Годы без войны. Том второй (Ананьев) - страница 147

Но многое из того, что Павел не мог уловить (со своим восприятием целостности жизни), замечали другие и переглядывались между собой. Известный академик (будто между строк, будто он не хотел этого) невольно как бы жаловался президиуму, что его теория химизации почв, то есть улучшения их путем химизации, а значит, и повышения урожайности, все еще не получала должного признания и что находились даже люди, осмеливающиеся критиковать ее. Теория его, как считал он, была всеобъемлющей и верной, так как она противопоставляла закону убывания плодородия почв (объективному будто бы) закон восстановления и обогащения. Он говорил красиво и убедительно для тех (как для Павла), для кого авторитет ученого всегда есть авторитет непререкаемый; но даже Павел, вслушиваясь, был странно смущен и думал, обращаясь мысленно к оратору, что как это он (оратор) не понимает (со своей химизацией) того, что нельзя, оставив на поле только пшеницу, все остальное живое уничтожить на нем; это противоестественно, земля станет мертвой, а на мертвой земле ничто не родит. Но все же целостность восприятий Павла еще не была поколеблена этим выступлением. Он только удивленно посмотрел вокруг себя, когда выступление было закончено, как будто хотел сварить свое недоумение; но две последующие речи, прозвучавшие одна за другой, заставили всерьез задуматься его.
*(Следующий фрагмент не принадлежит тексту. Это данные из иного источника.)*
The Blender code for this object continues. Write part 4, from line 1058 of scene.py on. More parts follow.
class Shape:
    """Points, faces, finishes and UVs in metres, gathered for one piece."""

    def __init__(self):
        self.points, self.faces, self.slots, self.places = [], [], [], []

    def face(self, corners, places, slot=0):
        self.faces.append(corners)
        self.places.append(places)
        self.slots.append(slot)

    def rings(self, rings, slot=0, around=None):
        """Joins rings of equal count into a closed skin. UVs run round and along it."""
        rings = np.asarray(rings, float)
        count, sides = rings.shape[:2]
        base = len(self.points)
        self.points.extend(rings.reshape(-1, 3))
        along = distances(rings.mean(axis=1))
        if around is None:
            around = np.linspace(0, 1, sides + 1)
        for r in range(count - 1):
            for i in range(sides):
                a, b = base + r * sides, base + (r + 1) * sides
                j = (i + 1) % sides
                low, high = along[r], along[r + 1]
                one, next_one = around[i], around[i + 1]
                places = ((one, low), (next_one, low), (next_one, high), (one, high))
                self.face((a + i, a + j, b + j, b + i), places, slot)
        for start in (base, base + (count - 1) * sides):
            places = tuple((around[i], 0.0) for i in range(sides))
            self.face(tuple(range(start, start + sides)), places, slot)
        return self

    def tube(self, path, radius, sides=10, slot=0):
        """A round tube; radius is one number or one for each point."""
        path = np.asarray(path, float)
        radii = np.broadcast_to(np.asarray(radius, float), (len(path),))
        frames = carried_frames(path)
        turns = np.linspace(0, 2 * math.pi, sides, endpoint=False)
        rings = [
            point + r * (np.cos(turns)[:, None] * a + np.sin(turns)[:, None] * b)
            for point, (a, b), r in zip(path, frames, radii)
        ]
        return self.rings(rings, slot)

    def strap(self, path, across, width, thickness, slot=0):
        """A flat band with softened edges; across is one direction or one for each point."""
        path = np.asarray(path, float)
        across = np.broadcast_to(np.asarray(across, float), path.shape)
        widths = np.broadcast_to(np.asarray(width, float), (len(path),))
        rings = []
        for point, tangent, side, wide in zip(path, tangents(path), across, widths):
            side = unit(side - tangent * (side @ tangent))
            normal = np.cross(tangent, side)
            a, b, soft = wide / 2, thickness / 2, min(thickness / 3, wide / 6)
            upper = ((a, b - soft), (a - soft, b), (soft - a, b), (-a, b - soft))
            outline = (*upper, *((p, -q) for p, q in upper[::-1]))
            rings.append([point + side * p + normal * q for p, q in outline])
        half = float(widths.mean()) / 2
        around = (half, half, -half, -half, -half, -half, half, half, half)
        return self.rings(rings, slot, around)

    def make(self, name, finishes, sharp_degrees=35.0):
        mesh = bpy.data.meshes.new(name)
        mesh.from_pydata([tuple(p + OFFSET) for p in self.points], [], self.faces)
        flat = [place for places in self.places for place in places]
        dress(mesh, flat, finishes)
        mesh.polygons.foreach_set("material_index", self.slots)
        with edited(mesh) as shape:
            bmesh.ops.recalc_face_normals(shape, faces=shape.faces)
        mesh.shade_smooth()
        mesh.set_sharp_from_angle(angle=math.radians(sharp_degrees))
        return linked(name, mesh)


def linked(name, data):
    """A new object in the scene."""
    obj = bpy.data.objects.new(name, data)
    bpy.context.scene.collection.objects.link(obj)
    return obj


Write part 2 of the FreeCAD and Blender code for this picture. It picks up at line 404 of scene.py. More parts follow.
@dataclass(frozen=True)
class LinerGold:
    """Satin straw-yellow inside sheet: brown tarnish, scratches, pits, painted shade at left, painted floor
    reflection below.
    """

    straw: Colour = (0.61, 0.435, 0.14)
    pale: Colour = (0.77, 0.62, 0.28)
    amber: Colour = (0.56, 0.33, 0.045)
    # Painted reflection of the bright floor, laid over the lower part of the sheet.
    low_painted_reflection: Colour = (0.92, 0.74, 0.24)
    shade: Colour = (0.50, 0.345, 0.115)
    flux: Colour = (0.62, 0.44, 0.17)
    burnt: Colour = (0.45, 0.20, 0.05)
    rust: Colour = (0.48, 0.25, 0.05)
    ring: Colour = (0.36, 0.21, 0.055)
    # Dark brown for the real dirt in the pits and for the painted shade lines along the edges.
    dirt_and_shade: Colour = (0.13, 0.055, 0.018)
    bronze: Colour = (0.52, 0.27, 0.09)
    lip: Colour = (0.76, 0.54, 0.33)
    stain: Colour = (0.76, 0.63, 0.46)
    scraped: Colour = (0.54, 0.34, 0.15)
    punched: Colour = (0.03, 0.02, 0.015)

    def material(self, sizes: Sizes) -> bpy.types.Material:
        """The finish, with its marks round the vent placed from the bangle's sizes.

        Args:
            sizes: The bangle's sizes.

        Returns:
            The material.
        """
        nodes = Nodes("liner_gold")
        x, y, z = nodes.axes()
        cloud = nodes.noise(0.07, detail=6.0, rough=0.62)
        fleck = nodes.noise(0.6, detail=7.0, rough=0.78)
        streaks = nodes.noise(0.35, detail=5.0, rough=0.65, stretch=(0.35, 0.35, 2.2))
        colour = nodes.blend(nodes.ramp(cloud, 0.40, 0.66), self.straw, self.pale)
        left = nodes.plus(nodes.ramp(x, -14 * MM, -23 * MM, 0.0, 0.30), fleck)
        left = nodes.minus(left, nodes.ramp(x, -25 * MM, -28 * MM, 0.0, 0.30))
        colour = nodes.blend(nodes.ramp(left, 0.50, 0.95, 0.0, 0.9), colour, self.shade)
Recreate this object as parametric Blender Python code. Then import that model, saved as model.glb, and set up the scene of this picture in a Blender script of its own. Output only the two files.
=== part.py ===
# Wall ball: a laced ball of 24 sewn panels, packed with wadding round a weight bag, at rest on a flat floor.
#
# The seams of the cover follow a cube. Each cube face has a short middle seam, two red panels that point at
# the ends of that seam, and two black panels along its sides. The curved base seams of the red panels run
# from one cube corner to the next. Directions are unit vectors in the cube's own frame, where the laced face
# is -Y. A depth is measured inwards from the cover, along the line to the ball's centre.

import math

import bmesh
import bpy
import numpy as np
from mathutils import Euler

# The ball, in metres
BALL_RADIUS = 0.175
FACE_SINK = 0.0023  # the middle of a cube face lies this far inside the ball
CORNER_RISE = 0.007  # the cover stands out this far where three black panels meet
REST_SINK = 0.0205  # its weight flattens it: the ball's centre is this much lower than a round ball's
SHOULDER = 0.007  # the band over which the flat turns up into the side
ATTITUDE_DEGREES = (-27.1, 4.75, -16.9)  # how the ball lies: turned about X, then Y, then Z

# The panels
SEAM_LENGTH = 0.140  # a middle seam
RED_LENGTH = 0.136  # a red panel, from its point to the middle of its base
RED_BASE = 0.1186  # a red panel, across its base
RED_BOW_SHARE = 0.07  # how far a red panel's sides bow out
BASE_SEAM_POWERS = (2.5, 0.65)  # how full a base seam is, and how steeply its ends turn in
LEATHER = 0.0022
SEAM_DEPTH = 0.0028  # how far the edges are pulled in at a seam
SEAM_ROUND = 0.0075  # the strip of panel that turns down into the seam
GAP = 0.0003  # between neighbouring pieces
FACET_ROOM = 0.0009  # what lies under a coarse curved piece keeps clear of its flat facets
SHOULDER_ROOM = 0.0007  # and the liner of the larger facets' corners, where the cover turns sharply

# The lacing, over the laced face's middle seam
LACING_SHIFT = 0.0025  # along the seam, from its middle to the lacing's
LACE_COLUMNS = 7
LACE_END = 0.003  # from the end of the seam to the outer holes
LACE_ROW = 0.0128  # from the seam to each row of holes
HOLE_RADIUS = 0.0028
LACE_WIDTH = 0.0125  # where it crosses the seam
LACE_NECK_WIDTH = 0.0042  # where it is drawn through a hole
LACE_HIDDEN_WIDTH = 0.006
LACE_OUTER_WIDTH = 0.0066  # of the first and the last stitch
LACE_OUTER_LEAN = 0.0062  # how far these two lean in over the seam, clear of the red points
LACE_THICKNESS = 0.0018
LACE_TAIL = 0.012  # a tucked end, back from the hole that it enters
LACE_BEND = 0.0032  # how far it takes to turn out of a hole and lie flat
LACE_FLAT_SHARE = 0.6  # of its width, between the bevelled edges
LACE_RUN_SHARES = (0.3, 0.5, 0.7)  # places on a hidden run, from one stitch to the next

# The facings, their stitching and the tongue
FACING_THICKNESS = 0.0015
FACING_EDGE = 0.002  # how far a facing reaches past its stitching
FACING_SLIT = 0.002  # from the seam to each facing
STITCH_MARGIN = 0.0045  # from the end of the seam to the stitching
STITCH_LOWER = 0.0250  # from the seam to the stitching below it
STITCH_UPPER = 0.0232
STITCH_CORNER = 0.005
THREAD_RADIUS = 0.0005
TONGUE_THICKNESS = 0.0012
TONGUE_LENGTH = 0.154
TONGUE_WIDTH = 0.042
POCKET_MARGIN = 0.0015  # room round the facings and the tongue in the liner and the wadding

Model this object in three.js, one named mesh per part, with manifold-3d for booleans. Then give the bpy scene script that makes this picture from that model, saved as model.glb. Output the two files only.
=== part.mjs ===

Одной была речь секретаря райкома Лукина. Когда назвали его фамилию, Павел не расслышал; он лишь точно так же, как за всеми другими, поднимавшимися на трибуну, следил за Лукиным, как тот уверенным, твердым шагом прошел через зал к трибуне. Щеголеватый, с иголочки, как говорили о нем в районе, он молодо вскинул голову, ладонью прибрав спадавшие на лоб волосы, и с первых же слов, как заговорил, завладел вниманием зала. Смысл его выступления сводился к тому, что, кроме научной основы земледелия, есть еще нравственная и что земля должна иметь не условного, а настоящего хозяина, должна быть в чьих-то руках, и рассказал об эксперименте, проводившемся Парфеном Калинкиным в своем хозяйстве, с которым, заехав к нему на обратном пути из Орла, Лукин познакомился в тот трудный для себя день. Эксперимент этот, доведенный Калинкиным до конца (уже с согласия и одобрения райкома), выявил возможности, о каких прежде ни в колхозе, ни в районе никто не думал, что они могут быть, и Лукин теперь приводил цифры, которые (в пересчете на все пахотные земли колхоза и на земли района) представлялись внушительными. Павел видел, как председательствующий, поглядывая на Лукина, то и дело что-то записывал себе, а когда Лукин закончил, кто-то из крайних, сидевших за столом президиума, торопливо подошел к нему и пожал руку. Не ожидавший, как видно, что выступление его произведет такое впечатление, Лукин был взволнован, когда покидал трибуну. Он был в центре внимания, был героем дня, и ему аплодировали. Павел даже обернулся, провожая его взглядом. Он уловил в его словах то важное — что у земли должен быть хозяин, — что всегда болезненно жило в сознании Павла. Он относился к земле по-хозяйски, но он видел, что другие относились иначе, и потому понимал Лукина.